Su presente, pese a sus 34 años, es reluciente. De hecho, la edad, contra lo que se pueda pensar, no es lo más importante: la mayoría de los top del flatland rondan los 35. Tampoco le han machacado las lesiones. No ha sufrido roturas; sólo heridas, moratones y una dislocación de hombro. También sufre de la espalda por la posición sobre la bici. No lleva protecciones; sólo alguna tirita de vez en cuando. No tiene miedo por lo que practica, por las inverosímiles acrobacias, sino por la calidad del firme: si no es liso, puede acabar por los suelos.

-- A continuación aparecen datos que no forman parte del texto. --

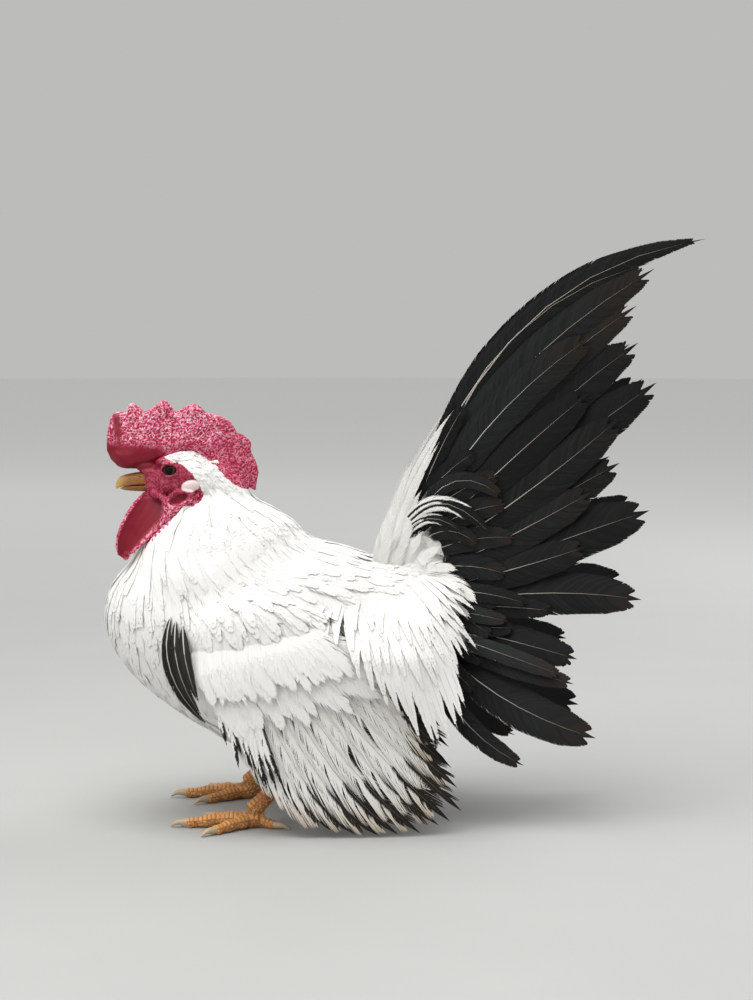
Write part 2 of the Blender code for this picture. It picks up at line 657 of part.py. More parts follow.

“Hace unos años modificaron el pavimento del parque para que no vinieran los skaters”, denuncia Álvaro. Varo, como se apoda en flatland, se cruza con Viki en Colón. No casualmente, porque ya le advirtió de que andaría por aquí dando unas pedaladas. Él aún no puede montar; lleva con el mono desde que hace unas semanas le operaron de un quiste en la espalda. Admite que le gustaría llegar a dónde éste lo ha hecho. “Pero quiero ser yo mismo”, matiza el joven de 20 años, que compagina su irrupción en el BMX con sus estudios a distancia de márketing.
Antes de que caiga el telón, el artista antes conocido como Jorge o como El Vikingo expone una leve muestra de su carta de trucos, como el restaurante caro que sólo enseña los aperitivos que van con la bebida. Él no pide entrada. Enciende uno de sus dos iPod y se pone los auriculares con grupos que van de Nirvana a Coldplay; en el otro sólo suena hip hop old school. Entre las acrobacias, el triunfador o el catcher. Al fondo, ya se ha formado una pequeña y espontánea grada de público que le vitorea. Es su pequeño triunfo en una tierra que ni lo conoce ni lo admira. “Me gustaría ser más apreciado; supongo que es cuestión de tiempo. Pero igualmente soy feliz viajando por el mundo”. Ya saben, pura filosofía zen.